→ Work instructions
Quote only the lines from the line containing "The Blender code for this object" to the line containing "return first + second", with both of those lines included, please, exactly as written.

→ Data
--

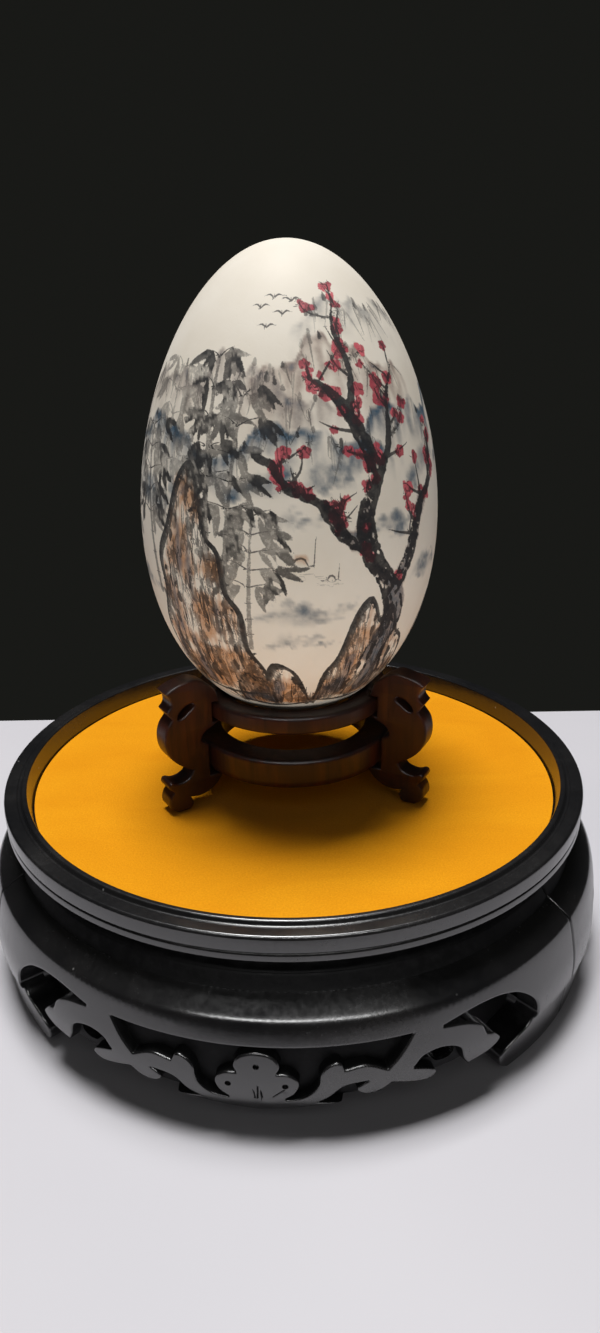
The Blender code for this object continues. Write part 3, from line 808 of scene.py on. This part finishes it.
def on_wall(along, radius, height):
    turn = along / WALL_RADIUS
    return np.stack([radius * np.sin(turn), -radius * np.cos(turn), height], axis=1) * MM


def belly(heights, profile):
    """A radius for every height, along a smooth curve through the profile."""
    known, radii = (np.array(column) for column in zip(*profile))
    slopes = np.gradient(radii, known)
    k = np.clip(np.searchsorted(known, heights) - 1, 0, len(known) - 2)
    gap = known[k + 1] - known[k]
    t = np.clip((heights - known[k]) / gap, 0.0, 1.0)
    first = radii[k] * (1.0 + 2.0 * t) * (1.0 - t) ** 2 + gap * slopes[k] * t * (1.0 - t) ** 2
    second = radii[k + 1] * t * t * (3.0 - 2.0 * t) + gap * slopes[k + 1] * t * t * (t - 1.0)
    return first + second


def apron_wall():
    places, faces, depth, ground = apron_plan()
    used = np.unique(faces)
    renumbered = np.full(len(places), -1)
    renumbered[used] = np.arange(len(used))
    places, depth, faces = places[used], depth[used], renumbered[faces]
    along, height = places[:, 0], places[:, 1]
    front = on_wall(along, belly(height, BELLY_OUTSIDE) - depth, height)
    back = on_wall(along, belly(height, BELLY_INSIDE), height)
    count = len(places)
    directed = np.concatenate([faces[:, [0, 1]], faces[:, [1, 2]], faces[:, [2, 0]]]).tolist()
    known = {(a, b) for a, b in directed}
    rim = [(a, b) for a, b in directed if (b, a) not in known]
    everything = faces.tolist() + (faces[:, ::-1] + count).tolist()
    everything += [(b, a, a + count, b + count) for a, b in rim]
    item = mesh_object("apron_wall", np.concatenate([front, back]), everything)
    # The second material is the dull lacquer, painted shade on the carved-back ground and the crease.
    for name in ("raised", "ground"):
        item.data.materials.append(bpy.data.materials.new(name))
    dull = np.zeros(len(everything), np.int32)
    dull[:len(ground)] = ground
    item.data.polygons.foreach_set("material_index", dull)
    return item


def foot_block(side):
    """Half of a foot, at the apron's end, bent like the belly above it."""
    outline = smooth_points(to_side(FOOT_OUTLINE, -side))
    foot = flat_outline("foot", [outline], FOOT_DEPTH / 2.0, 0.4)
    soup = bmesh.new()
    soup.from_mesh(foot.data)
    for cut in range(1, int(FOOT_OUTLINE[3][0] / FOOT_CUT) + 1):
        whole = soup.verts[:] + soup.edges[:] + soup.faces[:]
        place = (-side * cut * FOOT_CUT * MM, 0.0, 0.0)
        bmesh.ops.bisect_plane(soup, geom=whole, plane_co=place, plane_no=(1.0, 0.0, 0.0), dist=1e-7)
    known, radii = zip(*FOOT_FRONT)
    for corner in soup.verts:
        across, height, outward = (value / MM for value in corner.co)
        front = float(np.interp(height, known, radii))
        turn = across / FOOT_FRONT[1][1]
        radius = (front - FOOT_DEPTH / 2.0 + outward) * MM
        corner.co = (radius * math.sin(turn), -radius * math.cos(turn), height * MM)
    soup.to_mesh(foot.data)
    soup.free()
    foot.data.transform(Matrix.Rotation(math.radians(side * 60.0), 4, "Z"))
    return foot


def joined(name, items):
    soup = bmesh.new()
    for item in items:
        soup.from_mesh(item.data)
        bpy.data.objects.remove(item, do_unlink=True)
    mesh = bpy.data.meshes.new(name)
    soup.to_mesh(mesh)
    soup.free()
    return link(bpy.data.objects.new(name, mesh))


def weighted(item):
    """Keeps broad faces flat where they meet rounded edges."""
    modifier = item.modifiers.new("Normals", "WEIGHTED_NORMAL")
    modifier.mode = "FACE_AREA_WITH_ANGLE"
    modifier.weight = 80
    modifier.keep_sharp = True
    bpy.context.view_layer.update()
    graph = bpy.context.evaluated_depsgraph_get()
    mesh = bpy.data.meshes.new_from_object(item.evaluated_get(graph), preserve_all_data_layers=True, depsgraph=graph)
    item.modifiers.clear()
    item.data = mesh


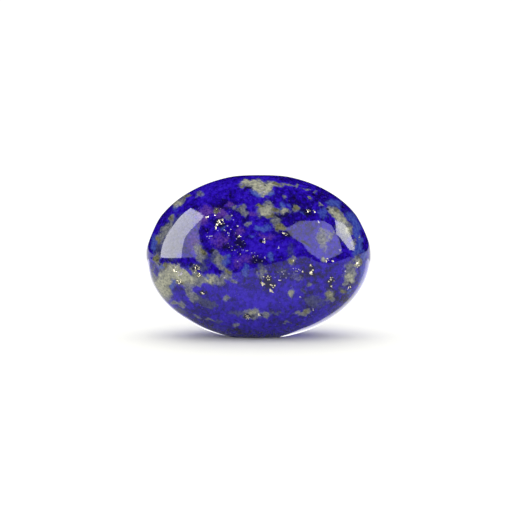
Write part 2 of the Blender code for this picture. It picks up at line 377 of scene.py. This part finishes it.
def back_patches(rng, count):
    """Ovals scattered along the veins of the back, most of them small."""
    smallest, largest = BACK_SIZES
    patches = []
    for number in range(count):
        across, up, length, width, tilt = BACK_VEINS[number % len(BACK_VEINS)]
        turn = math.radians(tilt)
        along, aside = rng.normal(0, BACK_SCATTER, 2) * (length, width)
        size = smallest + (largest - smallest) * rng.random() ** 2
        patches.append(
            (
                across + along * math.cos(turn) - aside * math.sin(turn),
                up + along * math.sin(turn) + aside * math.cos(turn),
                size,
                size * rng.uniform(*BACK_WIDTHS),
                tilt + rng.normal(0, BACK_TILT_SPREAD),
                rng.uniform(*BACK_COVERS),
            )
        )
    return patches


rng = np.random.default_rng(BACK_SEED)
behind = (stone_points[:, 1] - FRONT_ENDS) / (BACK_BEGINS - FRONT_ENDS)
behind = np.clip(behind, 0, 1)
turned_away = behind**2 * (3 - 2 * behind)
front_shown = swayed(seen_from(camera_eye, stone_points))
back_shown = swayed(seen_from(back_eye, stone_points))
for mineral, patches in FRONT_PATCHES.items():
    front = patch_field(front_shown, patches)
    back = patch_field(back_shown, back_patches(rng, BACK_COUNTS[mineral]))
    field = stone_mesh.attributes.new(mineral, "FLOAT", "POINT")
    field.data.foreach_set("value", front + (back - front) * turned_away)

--

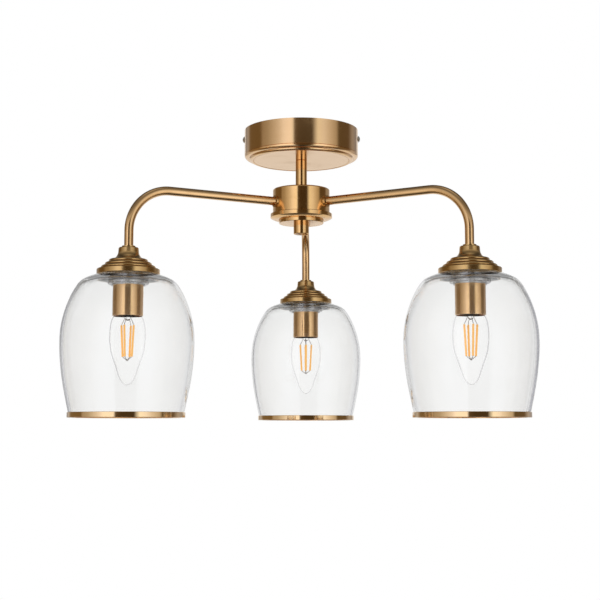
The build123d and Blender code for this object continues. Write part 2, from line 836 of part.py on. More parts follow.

--

→ Exercise output
The Blender code for this object continues. Write part 3, from line 808 of scene.py on. This part finishes it.
def on_wall(along, radius, height):
    turn = along / WALL_RADIUS
    return np.stack([radius * np.sin(turn), -radius * np.cos(turn), height], axis=1) * MM


def belly(heights, profile):
    """A radius for every height, along a smooth curve through the profile."""
    known, radii = (np.array(column) for column in zip(*profile))
    slopes = np.gradient(radii, known)
    k = np.clip(np.searchsorted(known, heights) - 1, 0, len(known) - 2)
    gap = known[k + 1] - known[k]
    t = np.clip((heights - known[k]) / gap, 0.0, 1.0)
    first = radii[k] * (1.0 + 2.0 * t) * (1.0 - t) ** 2 + gap * slopes[k] * t * (1.0 - t) ** 2
    second = radii[k + 1] * t * t * (3.0 - 2.0 * t) + gap * slopes[k + 1] * t * t * (t - 1.0)
    return first + second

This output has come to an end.